当时,延安是过星期六制度,即已婚夫妇若不在一个单位、又没有共同居室的,就每个星期六相会一次。但他俩结婚以后,罗瑞卿却想天天和拱平见面。他对拱平说:“你不一定要星期六才回来。只要等大家都睡着了,你就可以悄悄回来。”这件事很快被文工团的领导知道了。在一次党小组会议上,同志们批评拱平说:“拱平同志,你应当爱护罗瑞卿副校长的健康才是呀!”
为了能每天和自己心爱的人在一起,罗瑞卿便通过组织将拱平调到了校部,与另一个同志合编抗大刊物。这样一来,不仅方便了夫妻生活,还发挥了拱平的特长,使她学的新闻专业有了用武之地。
白天,拱平或精神十足、专心致志地编辑稿子,或下到各地基层进行采访。下午5点以后,她就同罗瑞卿一起度过美丽的黄昏、甜蜜的二人世界。
爱到深处自然会关怀切切。对妻子,罗瑞卿是处处关心爱护,疼爱有加。他受过伤,夜里常常会失眠,但他宁愿睁着眼躺在床上也决不去吵醒妻子。每天清晨,她还未起床的时候,他就把要准备的一切准备好了。他们新婚的生活就像一池春水,恬静无波,恩恩爱爱,情似鱼水。
可是,好景不长,不幸的事情发生了,拱平得了妇科病。当时延安医疗条件有限,没有办法治疗这种病,她只能静静地躺着,任凭病魔折磨。
1939年7月10日,罗瑞卿奉命要率部奔赴抗日前线,拱平因病情严重,不能随军行动。
这一对恩爱的夫妻面临着生离死别的折磨和考验。
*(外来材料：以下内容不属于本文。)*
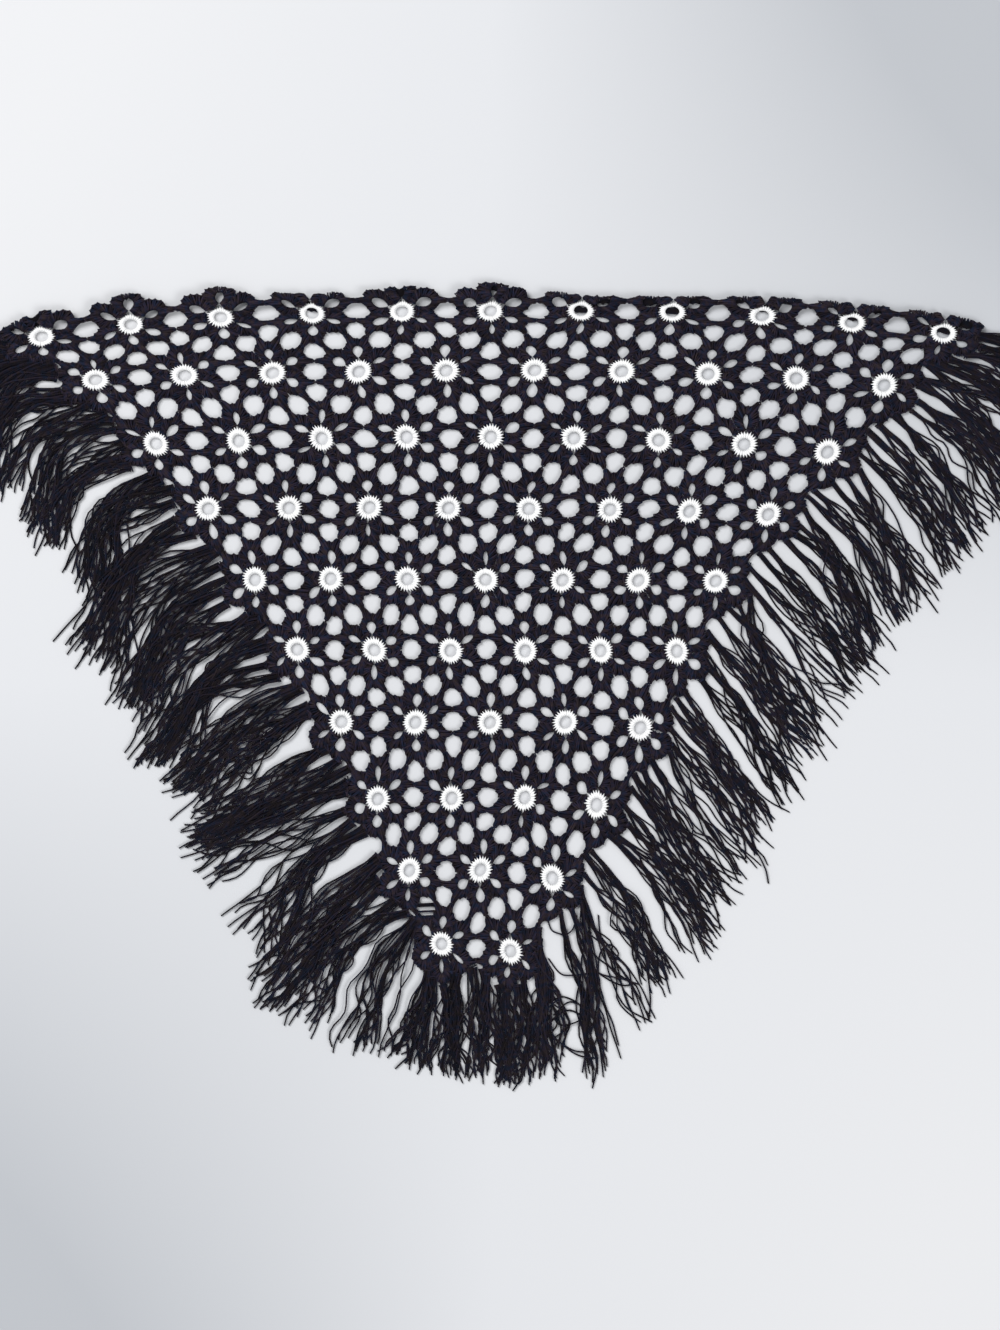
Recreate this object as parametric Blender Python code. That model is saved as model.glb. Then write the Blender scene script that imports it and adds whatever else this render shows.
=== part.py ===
"""Crochet shawl: joined six-petal motifs round thread-covered rings, with a fringe, laid flat.

The panel is laid out on a regular triangular lattice of motifs. ROWS then stretches and sags that
lattice to the lie of the real shawl. Sizes are in millimetres and degrees until the meshes are
made. The shawl rests on z = 0 with its long straight edge towards +Y and its short one towards -Y.
"""

import math

import bmesh
import bpy
import numpy as np
from mathutils import Matrix, Vector
from mathutils.geometry import delaunay_2d_cdt

METRES = 0.001

# Lattice of motifs
TOP_MOTIFS = 11
ROW_COUNT = 10
PITCH = 91.2
ROW_STEP = PITCH * math.sqrt(3) / 2
PETALS = 6
PETAL_ANGLE = 360 / PETALS

# The lie of each row: x at its middle, distance between its rings, y at its middle, and how far
# its left and right ends sag. The first and last rows only carry the border past the outer rings.
ROW_COLUMNS = ("row", "middle", "pitch", "height", "left_sag", "right_sag")
ROWS = (
    (-1, -10.2, 110.0, 471.6, 38.0, 30.0),
    (0, -10.2, 108.1, 423.6, 31.2, 25.2),
    (1, -12.0, 104.8, 352.8, 10.8, 16.8),
    (2, -10.8, 100.8, 272.4, 6.0, 16.8),
    (3, -13.8, 95.9, 187.2, 0.0, 7.2),
    (4, -17.4, 92.2, 103.2, 1.2, 2.4),
    (5, -15.6, 90.7, 18.0, 0.0, 2.4),
    (6, -11.4, 89.7, -68.4, 0.0, 8.4),
    (7, -15.0, 87.6, -158.4, 0.0, 9.6),
    (8, -22.8, 86.4, -247.2, 0.0, 10.8),
    (9, -28.8, 81.6, -339.0, -4.2, 4.2),
    (10, -33.0, 79.0, -426.0, -4.2, 4.2),
)
LEAST_HALF_ROW = 0.5

# One motif, in the plane
RING_SIDES = 8
RING_RADIUS = 15.2
RING_CREST_RADIUS = 11.2
PETAL_HEART_RADIUS = 25.0
PETAL_TIP_RADIUS = 44.1
PETAL_TIP_HALF_ANGLE = 7.0
PETAL_SHOULDER_RADIUS = 39.8
PETAL_SHOULDER_HALF_ANGLE = 20.0
NOTCH_RADIUS = 31.8

# Gaps between the motifs
EDGE_GAP_HALF_LENGTH = 13.4
EDGE_GAP_HALF_END = 6.9
EDGE_GAP_HALF_WIDTH = 10.5
TRIANGLE_GAP_RADIUS = 11.2
BORDER_JOINT_OFFSET = 14.4

# Heights of the upper face over a flat underside
WEB_HEIGHT = 3.6
RING_CREST_HEIGHT = 6.2
HEART_HEIGHT = 1.6
CURL_RISE = 7.0
CURL_CREST = 33.0
CURL_SPREAD = 13.0

# The narrow strip that holds the roots of the fringe, just outside the petal tips
STRIP_RADIUS = PETAL_TIP_RADIUS + 0.5
STRIP_WIDTH = 2.6
STRIP_DIP = 8.0
STRIP_LOW = 0.5
STRIP_HIGH = 3.5
STRIP_END_CLEARANCE = 0.6
STRIP_START_ANGLE = 165.0
LEFT_SIDE_ANGLE = 210.0
BOTTOM_ANGLE = 270.0
RIGHT_SIDE_ANGLE = 330.0
STRIP_END_ANGLE = 375.0
LOCK_SPACING = 13.8
LOCK_ROOT_WIDTH = 6.4
LOCK_TOP_SHARE = 0.6

# The lie of the fringe: millimetres along the border from the left tip, heading at the root and
# at the cut end, and length
FRINGE_COLUMNS = ("along", "root_heading", "end_heading", "length")
FRINGE = (
    (0, 188, 224, 156),
    (130, 198, 238, 156),
    (265, 205, 244, 152),
    (445, 216, 238, 158),
    (675, 218, 234, 158),
    (820, 226, 242, 150),
    (900, 250, 258, 106),
    (950, 268, 270, 96),
    (995, 284, 276, 94),
    (1075, 310, 290, 126),
    (1220, 323, 300, 148),
    (1450, 322, 300, 160),
    (1630, 320, 302, 162),
    (1770, 330, 308, 162),
    (1900, 344, 322, 160),
)

# Cross-sections of a lock: share of its length, width, and height of its upper side
LOCK_SECTIONS = ((0.15, 5.8, 3.8), (0.55, 7.0, 4.0), (1.0, 3.6, 2.2))

# Colours
YARN_COLOUR = (0.017, 0.017, 0.024, 1)
THREAD_COLOUR = (0.87, 0.87, 0.86, 1)


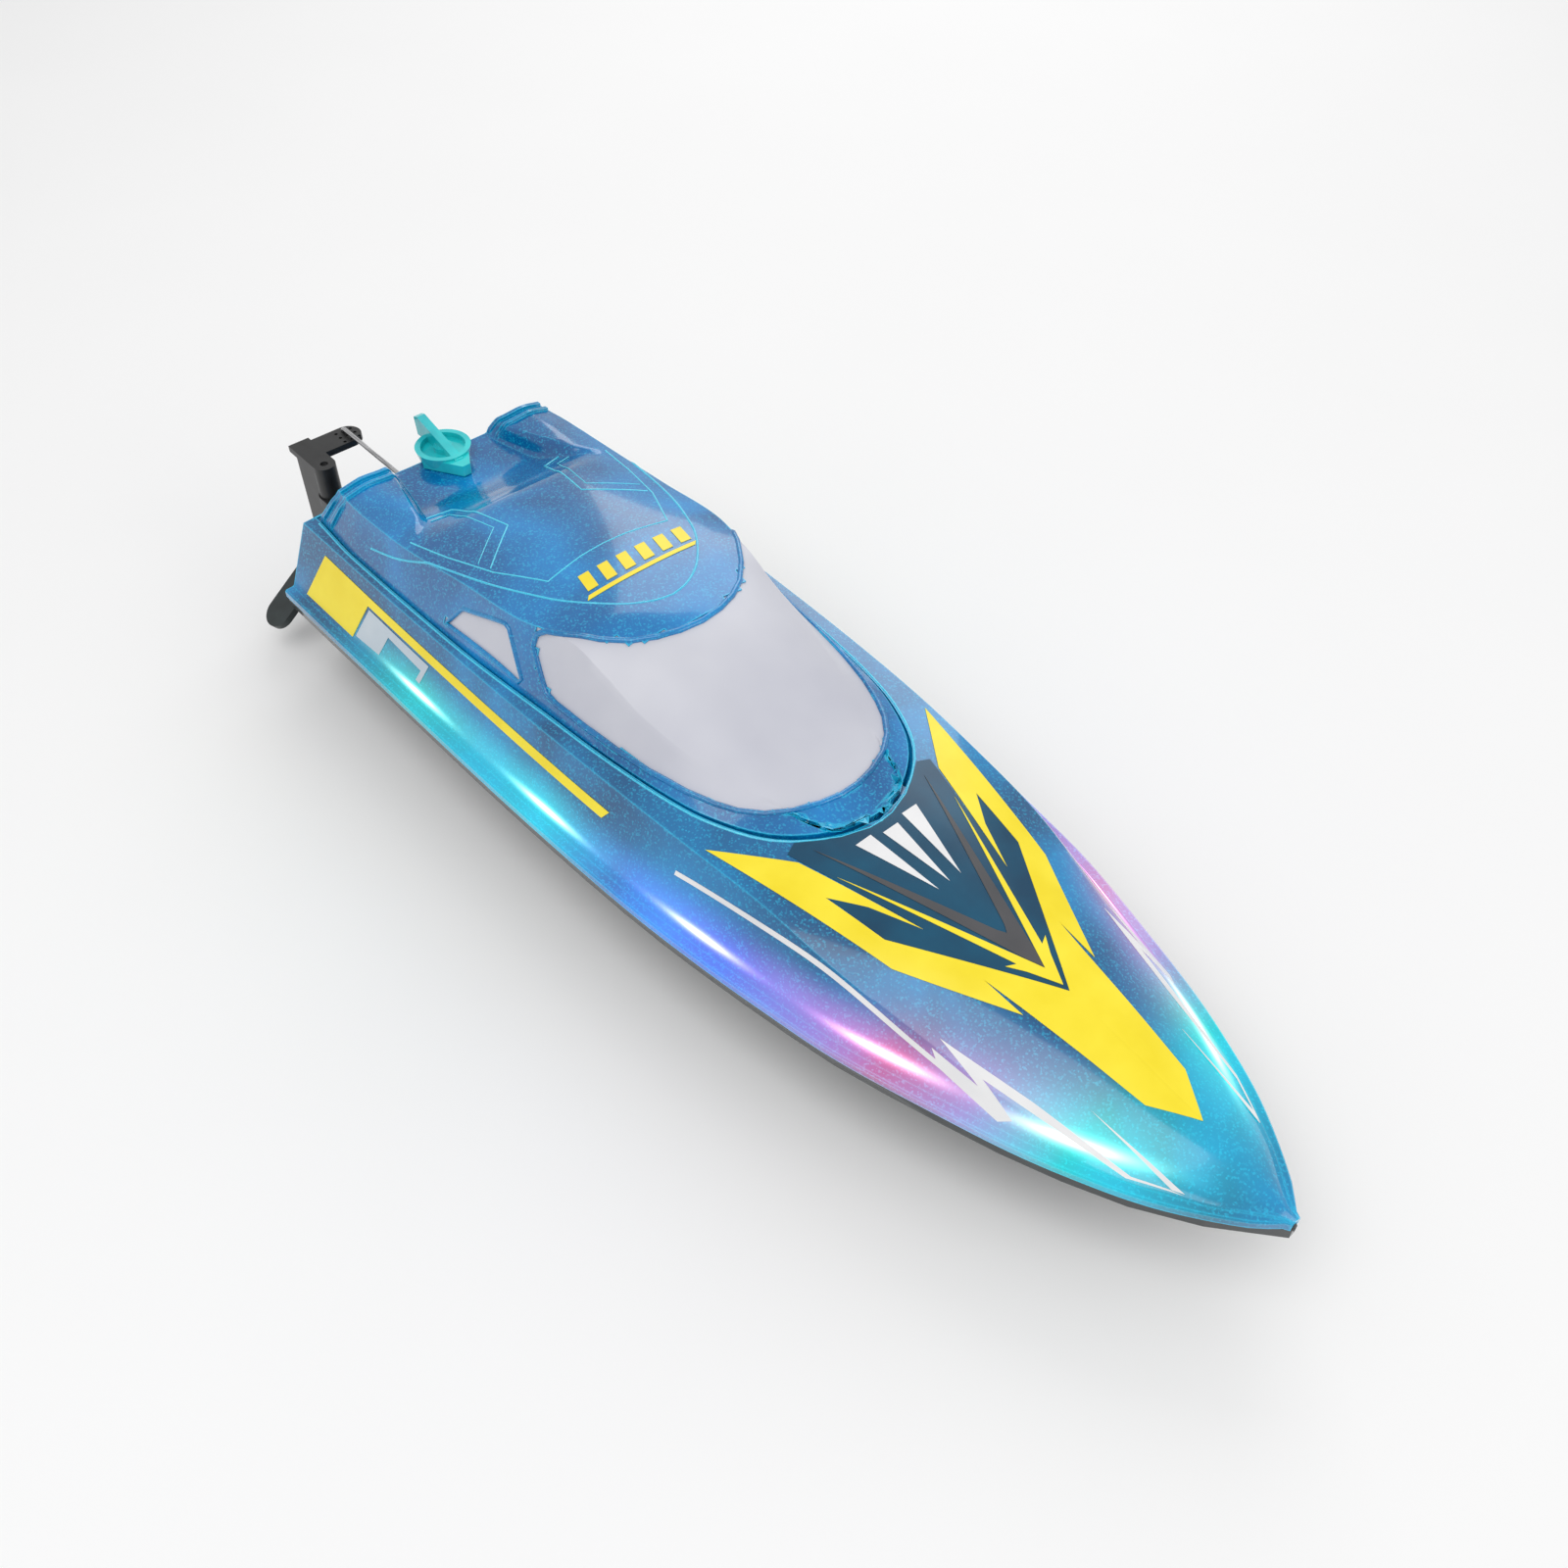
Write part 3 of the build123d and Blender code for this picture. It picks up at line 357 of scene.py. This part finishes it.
def alone(obj):
    if bpy.context.mode != "OBJECT":
        bpy.ops.object.mode_set(mode="OBJECT")
    bpy.ops.object.select_all(action="DESELECT")
    obj.select_set(True)
    bpy.context.view_layer.objects.active = obj


def applyModifier(obj, kind, **settings):
    alone(obj)
    mod = obj.modifiers.new("work", kind)
    for name, value in settings.items():
        setattr(mod, name, value)
    bpy.ops.object.modifier_apply(modifier=mod.name)


def finishPiece(obj, name, body, material, angle=32, replaced=()):
    alone(obj)
    obj.name = name
    bpy.ops.object.transform_apply(location=True, rotation=True, scale=True)
    obj.data.materials.clear()
    obj.data.materials.append(material)
    bpy.ops.object.shade_smooth_by_angle(angle=math.radians(angle))
    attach(obj, body)
    if replaced:
        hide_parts(*replaced)
    return obj


def tidyMesh(obj, closed=True, merge=0.02):
    alone(obj)
    bpy.ops.object.mode_set(mode="EDIT")
    bpy.ops.mesh.select_all(action="SELECT")
    bpy.ops.mesh.remove_doubles(threshold=merge * mm)
    bpy.ops.mesh.dissolve_degenerate(threshold=0.000005)
    if closed:
        bpy.ops.mesh.normals_make_consistent(inside=False)
    bpy.ops.object.mode_set(mode="OBJECT")


def lofted(rows):
    # a grid whose rows of vertices are laid on the sections
    across = len(rows[0])
    bpy.ops.object.select_all(action="DESELECT")
    bpy.ops.mesh.primitive_grid_add(x_subdivisions=len(rows) - 1, y_subdivisions=across - 1, size=2)
    obj = bpy.context.object
    for v in obj.data.vertices:
        row = round((v.co.x + 1) / 2 * (len(rows) - 1))
        column = round((v.co.y + 1) / 2 * (across - 1))
        v.co = rows[row][column]
    obj.data.update()
    if sum(p.normal.z * p.area for p in obj.data.polygons) < 0:
        bpy.ops.object.mode_set(mode="EDIT")
        bpy.ops.mesh.select_all(action="SELECT")
        bpy.ops.mesh.flip_normals()
        bpy.ops.object.mode_set(mode="OBJECT")
    return obj


def mirrored(half):
    return [(-y, z) for y, z in half] + [(y, z) for y, z in half[:-1][::-1]]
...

分别的时候,罗瑞卿看到妻子哭了,他连忙叫警卫员给她送去一张纸条,上面写着:“不要哭,否则我也要哭了,罗瑞卿粉身碎骨都是你的。记住我嘱咐你的话,一定要永远记住。”话语虽然不多,朴素简明,但字字情真意切,句句发自肺腑,一腔深爱融入字里行间。
拱平看完纸条,抬头望去,只见罗瑞卿正在那里深情地注视着她,他俩的目光紧紧地交织在一起。此时此刻,他们谁又会想到,这竟是夫妻二人的永别呢?!
罗瑞卿奔赴抗日前线后不久,组织上就决定让拱平到重庆去治病。可是,到了重庆以后,情况却发生了意想不到的变化。由于拱平将组织介绍信在途中遗失,重庆的党组织不信任她,要她马上离开重庆。
重庆当时是国民党统治的中心地区,虽然说国共已经合作了,但中共的大部分组织还都是隐蔽的,政审相当严格。因为没有任何组织和熟人能证明拱平的确切身份,拱平在重庆苦苦支撑了两个月后,又被人劝到了成都。在成都,仍然没有人相信她。同志们都用怀疑的目光看着她,像躲瘟疫似地躲着她。就这样,她糊里糊涂地被迫脱离了党组织,开始了一个人的孤身奋斗。
罗瑞卿与拱平分手后,耐心等待着,想方设法打听着她的情况。然而,在那样一个战乱频仍、条件极差的年代,他等来等去,等到的竟是简单的一句“拱平政治历史有问题”的话———再无其它详细情况。罗瑞卿虽然不相信拱平有什么问题,但这毕竟是组织结论呀。他苦闷、徘徊,一直等了近两年,还是一直听不到来自拱平的一丝半点音信。最终,罗瑞卿彻底失望了。
光阴荏苒,时光如梭,不知不觉一晃几年过去。当拱平终于打听到了罗瑞卿消息的时候,已经是抗日战争胜利后的1945年底,那时罗瑞卿早已与郝治平结婚,他们夫妻俩的小孩也有几岁了。这些消息对于拱平来说无疑是五雷轰顶,她感觉自己生存的最后希望都快没有了,她整整哭了半夜。为了不影响罗瑞卿的家庭生活,不给心爱的人增添麻烦,拱平压抑着自己的思念,决心独自饮尽这杯人生苦酒,以后的几十年再也没有去找罗瑞卿。
后来,经过多方调查核实,党组织为拱平平反,恢复名誉。然而,她对罗瑞卿的满腔挚爱和无尽思念却只能永远埋藏在心底了。